The goal of this project is to put out good methodologies for benchmarking linked open data and rdf stores as well as graph data bases. In this context the council should also provide data sets for benchmarking.
Peter points out that a simple problem exists with benchmarks:”who ever puts it out wins” One simple reason is that benchmarking has so many flexible variables that it is really hard. he compared the challanges to the tpc http://de.wikipedia.org/wiki/Transaction_Processing_Performance_Council
After talking about the need for good benchmarks he pointed out again why the transaction processing Performence Council Benchmarks are not sufficient anymore giving many different examples of exploding big graphs being around in the world (Facebook, Google Knowledge Graph, Linked open data, dbpedia).
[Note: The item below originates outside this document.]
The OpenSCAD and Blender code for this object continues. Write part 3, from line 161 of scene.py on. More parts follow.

Since the project is really new Peter could not report any results yet. Anyway I am pretty sure that anyone interested in graph data bases and graph data should look into the project which has the following list of deliverables

overvew of current graph benchmakrs and designs
benchmark principles and methods
Query Languages (Cypher, Gremlin, SPARQL)
Analysis and classification of Choke points (Supernodes, data generators)
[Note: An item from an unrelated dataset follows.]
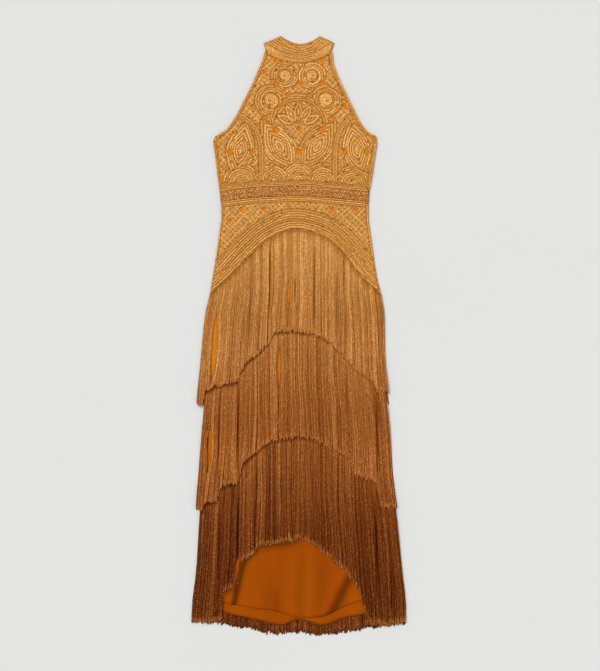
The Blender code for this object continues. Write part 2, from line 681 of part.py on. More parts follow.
def make_fringe(name, finish_name, sides, heading, tips, base, profile):
    """Make one tier: a narrow heading strip, and locks that grow from its lower edge.

    sides gives the tier's edges, heading the strip's upper edge and tips the
    locks' ends. base gives the underside's height at a height of the dress,
    and profile, for a lock that lies between two places across, how much
    higher it passes, as falling pairs of place and lift.
    """
    draw = random.Random(name)
    left, right = sides_of(sides)
    root = height_on(heading)
    tip_height = height_on(tips)

    def across(share, y):
        return left(y) * (1 - share) + right(y) * share

    def on_heading(share, below):
        y = root(0.0)
        for _ in range(HEADING_PASSES):
            y = root(across(share, y - below)) - below
        return across(share, y), y

    points = []
    faces = []

    def add(x, y, lift, thickness):
        z = base(y) + lift
        points.append((x, y, z))
        points.append((x, y, z + thickness))
        return len(points) - 2

    def add_on_heading(share, below):
        x, y = on_heading(share, below)
        return add(x, y, profile(x, x)[0][1], LOCK)

    count = LOCKS_A_TIER
    width_share = 1.0 / count
    gap_share = LOCK_GAP / (right(root(0.0)) - left(root(0.0)))
    upper = [add_on_heading(k * width_share, HEADING_GAP) for k in range(count)]
    upper.append(add_on_heading(1.0 - gap_share, HEADING_GAP))
    lower = []
    for k in range(count):
        first = add_on_heading(k * width_share, HEADING_GAP + HEADING_WIDTH)
        second = add_on_heading((k + 1) * width_share - gap_share, HEADING_GAP + HEADING_WIDTH)
        lower.append((first, second))
    for k in range(count):
        first, second = lower[k]
        ring = [first, second]
        if k + 1 < count:
            following = lower[k + 1][0]
            ring += [following, upper[k + 1], upper[k]]
            faces.append((second, following, following + 1, second + 1))
        else:
            ring += [upper[k + 1], upper[k]]
        faces.append(tuple(reversed(ring)))
        faces.append(tuple(v + 1 for v in ring))
        faces.append((upper[k + 1], upper[k], upper[k] + 1, upper[k + 1] + 1))
    faces.append((lower[0][0] + 1, upper[0] + 1, upper[0], lower[0][0]))
    faces.append((lower[-1][1], upper[-1], upper[-1] + 1, lower[-1][1] + 1))
    for k in range(count):
        start = k * width_share
        end = (k + 1) * width_share - gap_share
        mid = (start + end) / 2
        tip = tip_height(across(mid, tip_height(across(mid, tips[0][1]))))
        first, second = lower[k]
        top = min(points[first][1], points[second][1])
        tip = min(tip + draw.uniform(-TIP_JITTER, TIP_JITTER), top - SHORTEST_LOCK)
        passes = profile(across(start, tip), across(end, tip))
        places = [place for place, _ in passes][::-1]
        lifts = [lift for _, lift in passes][::-1]
        stops = lock_stops(top, tip, places + [RISE_START, RISE_END])
        narrow = (TIP_GAP - LOCK_GAP) / (right(tip) - left(tip)) / 2
        for number, y in enumerate(stops[1:], 1):
            share = number / (len(stops) - 1)
            thickness = LOCK + (TIP_THICKNESS - LOCK) * share
            lift = float(np.interp(y, places, lifts))
            low = add(across(start + narrow * share, y), y, lift, thickness)
            high = add(across(end - narrow * share, y), y, lift, thickness)
            faces.append((first, second, high, low))
            faces.append((first + 1, low + 1, high + 1, second + 1))
            faces.append((first, low, low + 1, first + 1))
            faces.append((second, second + 1, high + 1, high))
            first, second = low, high
        faces.append((first, second, second + 1, first + 1))
    add_piece(name, points, faces, finish_name)


def front_tier_plan(tier):
    """Return a front tier's base height, and the climb of each lock over the next heading."""
    following = height_on(FRONT_HEADINGS[tier + 1]) if tier + 1 < len(FRONT_HEADINGS) else None
    slip_hem = height_on(SLIP_BACK_HEM)
    start, end = RISE_AHEAD

    def base(y):
        return FRONT_LEVEL + slip_rise(y)

    def profile(x_low, x_high):
        if following is None:
            hem = min(slip_hem(x_low), slip_hem(x_high)) - SLIP_CLEAR
            return [(hem, 0.0), (hem - HEM_DROP_RUN, -HEM_DROP)]
        crossing = max(following(x_low), following(x_high))
        return [(crossing + start, 0.0), (crossing + end, OVERLAP_RISE)]

    return base, profile


def back_tier_plan(tier):
    """Return a back tier's base height, and the drop of each lock off the tips above it."""
    above = height_on(BACK_TIPS[tier - 1]) if tier else None
    start, end = BACK_DROP

    def base(y):
        return BACK_LEVEL

    def profile(x_low, x_high):
        if above is None:
            return [(0.0, 0.0)]
        end_of_tips = min(above(x_low), above(x_high))
        return [(end_of_tips - start, OVERLAP_RISE), (end_of_tips - end, 0.0)]

    return base, profile


def make_tiers():
    """Make the three tiers of fringe, front and back."""
    finishes = ("fringe_light", "fringe_mid", "fringe_dark")
    front_headings = (through(ARCH, 2),) + FRONT_HEADINGS[1:]
    for tier in range(3):
        make_fringe("fringe_front_%d" % (tier + 1), finishes[tier], TIER_SIDES[tier],
                    front_headings[tier], FRONT_TIPS[tier], *front_tier_plan(tier))
        make_fringe("fringe_back_%d" % (tier + 1), finishes[tier], TIER_SIDES[tier],
                    BACK_HEADINGS[tier], BACK_TIPS[tier], *back_tier_plan(tier))


def main():
    """Build the dress from collar to hem."""
    clear_scene()
    back_seam = make_collar()
    make_bodice(back_seam)
    make_waistband()
    make_yoke()
    make_lining(back_seam)
    make_tiers()


main()
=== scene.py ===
"""The looks of a fringed maxi dress that lies flat and face up.

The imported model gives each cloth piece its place. Here every piece gets its
finish: laid cords on the lace, plaits on the waistband, a satin slip, and
twisted yarns for the locks of the fringe. Sizes are in millimetres unless a
name says otherwise, and meshes are stored in metres.
"""
import logging
import math
from collections.abc import Callable
from dataclasses import dataclass, field
from enum import Enum

import bpy
import numpy as np
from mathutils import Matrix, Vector
from mathutils.bvhtree import BVHTree


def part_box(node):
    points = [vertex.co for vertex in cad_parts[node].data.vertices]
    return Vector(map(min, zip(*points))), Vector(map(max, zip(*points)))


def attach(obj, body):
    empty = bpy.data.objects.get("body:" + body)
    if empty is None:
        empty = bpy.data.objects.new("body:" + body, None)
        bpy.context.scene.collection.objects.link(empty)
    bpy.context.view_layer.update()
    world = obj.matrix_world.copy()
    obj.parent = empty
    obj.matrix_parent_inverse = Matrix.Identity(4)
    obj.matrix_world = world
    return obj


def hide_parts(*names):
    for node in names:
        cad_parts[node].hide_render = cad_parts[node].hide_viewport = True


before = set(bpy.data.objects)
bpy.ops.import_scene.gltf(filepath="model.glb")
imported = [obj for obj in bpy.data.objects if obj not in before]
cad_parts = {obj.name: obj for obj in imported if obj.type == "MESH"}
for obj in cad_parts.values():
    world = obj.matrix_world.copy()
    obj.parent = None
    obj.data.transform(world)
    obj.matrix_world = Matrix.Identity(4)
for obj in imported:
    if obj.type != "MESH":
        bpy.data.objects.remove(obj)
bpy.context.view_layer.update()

LOG = logging.getLogger("maxi_dress")
Array = np.ndarray
MM = 0.001
BODY = "root"

# Levels of the layers, from the floor up
GAP = 0.3
LACE = 2.0
LINING = 1.0
LOCK = 2.0
LINING_BACK_LEVEL = LACE + GAP
LINING_FRONT_LEVEL = LINING_BACK_LEVEL + LINING + GAP
FRONT_LEVEL = LINING_FRONT_LEVEL + LINING + GAP
CORD_LEVEL = FRONT_LEVEL + 0.6
OVERLAP_RISE = LOCK + GAP
SLIP_RISE_SPAN = (-92.0, -140.0)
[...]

Benchmark transactions (which are in general very slow)
Benchmark the complexity of queries
Analysis (if anyone has data sets and usecases contact the LDBC, actually I think we have data comming from related work)
Navigational benchmark (e.g. open streetmaps)
Benchmarking design for pattern matching (e.g. SPARQL and Cypher)

As you could here from beside there is a huge discussion going on about query languages which i like. Creating a query language is a tough task. The more expressive a language is (like SPARQL) the less efficient this might become. So I hope the EU project will really create some good solid output. I am also happy that many different industry vendors are part of this project. In this sense the results will hopefully be objective and don’t suffer from the “Who ever puts it on wins” paradigm.
Interestingly the LDBC makes a speration between graph data bases and rdf stores which I am very pleased to see and have been thinking a lot.